* INSTRUCTIONS TO FOLLOW
Begin at the line that contains "seat_length = (crest_r", stop after the line that contains "imported = [obj", and reproduce only that span, unaltered.

* DATASET SECTION

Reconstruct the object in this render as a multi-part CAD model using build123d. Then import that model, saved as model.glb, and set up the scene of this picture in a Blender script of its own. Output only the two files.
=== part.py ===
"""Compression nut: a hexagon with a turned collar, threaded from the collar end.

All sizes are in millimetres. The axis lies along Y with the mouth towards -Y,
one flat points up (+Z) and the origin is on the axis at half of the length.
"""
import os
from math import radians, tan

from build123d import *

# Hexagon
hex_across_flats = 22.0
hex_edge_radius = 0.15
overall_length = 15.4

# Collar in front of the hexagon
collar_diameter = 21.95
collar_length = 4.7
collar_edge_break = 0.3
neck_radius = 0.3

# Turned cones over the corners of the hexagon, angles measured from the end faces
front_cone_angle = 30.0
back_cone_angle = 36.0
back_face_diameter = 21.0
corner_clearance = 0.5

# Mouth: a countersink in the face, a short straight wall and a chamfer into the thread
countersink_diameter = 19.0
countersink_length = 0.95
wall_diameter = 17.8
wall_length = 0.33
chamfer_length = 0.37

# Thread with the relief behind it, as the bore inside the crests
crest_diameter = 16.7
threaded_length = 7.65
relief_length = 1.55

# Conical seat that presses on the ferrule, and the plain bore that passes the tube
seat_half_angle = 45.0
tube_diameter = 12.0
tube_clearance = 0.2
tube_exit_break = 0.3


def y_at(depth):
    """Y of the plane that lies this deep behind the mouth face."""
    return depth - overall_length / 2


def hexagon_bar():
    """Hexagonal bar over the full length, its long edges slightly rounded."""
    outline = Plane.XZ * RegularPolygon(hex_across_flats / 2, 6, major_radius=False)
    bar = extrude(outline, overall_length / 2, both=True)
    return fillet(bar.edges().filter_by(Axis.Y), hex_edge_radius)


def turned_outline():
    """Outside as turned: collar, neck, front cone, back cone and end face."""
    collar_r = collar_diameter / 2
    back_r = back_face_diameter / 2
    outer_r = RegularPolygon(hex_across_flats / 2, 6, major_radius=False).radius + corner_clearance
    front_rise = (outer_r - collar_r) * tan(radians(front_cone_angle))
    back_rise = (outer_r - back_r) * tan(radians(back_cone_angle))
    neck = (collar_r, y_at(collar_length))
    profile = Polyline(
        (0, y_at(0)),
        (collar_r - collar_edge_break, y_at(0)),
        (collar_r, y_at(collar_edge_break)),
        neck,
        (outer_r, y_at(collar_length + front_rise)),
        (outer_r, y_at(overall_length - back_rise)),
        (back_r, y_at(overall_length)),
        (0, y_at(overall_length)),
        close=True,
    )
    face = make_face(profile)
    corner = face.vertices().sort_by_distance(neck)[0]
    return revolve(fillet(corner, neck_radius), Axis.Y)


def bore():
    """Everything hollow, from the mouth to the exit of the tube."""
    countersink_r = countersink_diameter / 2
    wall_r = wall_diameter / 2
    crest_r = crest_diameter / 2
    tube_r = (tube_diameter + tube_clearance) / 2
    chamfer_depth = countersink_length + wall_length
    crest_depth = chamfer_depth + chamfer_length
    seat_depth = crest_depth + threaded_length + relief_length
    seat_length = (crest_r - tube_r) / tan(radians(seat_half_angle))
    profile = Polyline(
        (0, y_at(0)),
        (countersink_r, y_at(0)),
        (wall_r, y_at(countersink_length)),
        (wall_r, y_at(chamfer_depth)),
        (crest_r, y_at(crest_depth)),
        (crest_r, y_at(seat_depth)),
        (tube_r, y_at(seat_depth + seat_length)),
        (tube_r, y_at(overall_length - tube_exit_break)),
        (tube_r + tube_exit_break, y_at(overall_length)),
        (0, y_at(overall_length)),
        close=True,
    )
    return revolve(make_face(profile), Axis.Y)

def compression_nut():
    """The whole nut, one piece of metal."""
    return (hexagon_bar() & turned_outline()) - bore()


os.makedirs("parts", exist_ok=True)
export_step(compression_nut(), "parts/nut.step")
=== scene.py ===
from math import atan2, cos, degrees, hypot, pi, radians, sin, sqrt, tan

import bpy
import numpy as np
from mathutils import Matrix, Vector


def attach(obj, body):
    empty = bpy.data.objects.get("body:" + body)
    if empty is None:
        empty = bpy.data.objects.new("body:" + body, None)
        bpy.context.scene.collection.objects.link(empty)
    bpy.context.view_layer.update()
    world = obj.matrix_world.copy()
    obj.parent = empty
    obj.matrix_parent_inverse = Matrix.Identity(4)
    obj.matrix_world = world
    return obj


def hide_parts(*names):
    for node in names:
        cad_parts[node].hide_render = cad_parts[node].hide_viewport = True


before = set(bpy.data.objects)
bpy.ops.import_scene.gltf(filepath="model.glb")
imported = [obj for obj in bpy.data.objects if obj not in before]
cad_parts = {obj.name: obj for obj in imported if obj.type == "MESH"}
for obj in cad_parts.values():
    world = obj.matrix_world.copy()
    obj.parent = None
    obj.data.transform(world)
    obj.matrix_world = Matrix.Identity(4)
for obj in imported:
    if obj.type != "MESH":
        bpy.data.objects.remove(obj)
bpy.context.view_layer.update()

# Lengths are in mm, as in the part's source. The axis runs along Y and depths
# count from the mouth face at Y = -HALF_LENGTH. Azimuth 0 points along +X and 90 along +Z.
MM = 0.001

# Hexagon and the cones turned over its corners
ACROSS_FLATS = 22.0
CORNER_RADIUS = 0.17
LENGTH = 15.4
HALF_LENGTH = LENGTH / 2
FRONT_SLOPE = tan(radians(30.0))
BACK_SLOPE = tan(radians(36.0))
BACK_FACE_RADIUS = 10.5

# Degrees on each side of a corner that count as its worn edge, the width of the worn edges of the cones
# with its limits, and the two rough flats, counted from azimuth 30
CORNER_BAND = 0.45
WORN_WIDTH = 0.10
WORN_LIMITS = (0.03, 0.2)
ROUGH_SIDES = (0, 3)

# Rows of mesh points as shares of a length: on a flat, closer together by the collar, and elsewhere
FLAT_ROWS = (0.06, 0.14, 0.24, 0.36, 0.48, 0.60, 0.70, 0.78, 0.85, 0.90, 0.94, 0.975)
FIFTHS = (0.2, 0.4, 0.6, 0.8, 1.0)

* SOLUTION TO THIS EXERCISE
    seat_length = (crest_r - tube_r) / tan(radians(seat_half_angle))
    profile = Polyline(
        (0, y_at(0)),
        (countersink_r, y_at(0)),
        (wall_r, y_at(countersink_length)),
        (wall_r, y_at(chamfer_depth)),
        (crest_r, y_at(crest_depth)),
        (crest_r, y_at(seat_depth)),
        (tube_r, y_at(seat_depth + seat_length)),
        (tube_r, y_at(overall_length - tube_exit_break)),
        (tube_r + tube_exit_break, y_at(overall_length)),
        (0, y_at(overall_length)),
        close=True,
    )
    return revolve(make_face(profile), Axis.Y)

def compression_nut():
    """The whole nut, one piece of metal."""
    return (hexagon_bar() & turned_outline()) - bore()


os.makedirs("parts", exist_ok=True)
export_step(compression_nut(), "parts/nut.step")
=== scene.py ===
from math import atan2, cos, degrees, hypot, pi, radians, sin, sqrt, tan

import bpy
import numpy as np
from mathutils import Matrix, Vector


def attach(obj, body):
    empty = bpy.data.objects.get("body:" + body)
    if empty is None:
        empty = bpy.data.objects.new("body:" + body, None)
        bpy.context.scene.collection.objects.link(empty)
    bpy.context.view_layer.update()
    world = obj.matrix_world.copy()
    obj.parent = empty
    obj.matrix_parent_inverse = Matrix.Identity(4)
    obj.matrix_world = world
    return obj


def hide_parts(*names):
    for node in names:
        cad_parts[node].hide_render = cad_parts[node].hide_viewport = True


before = set(bpy.data.objects)
bpy.ops.import_scene.gltf(filepath="model.glb")
imported = [obj for obj in bpy.data.objects if obj not in before]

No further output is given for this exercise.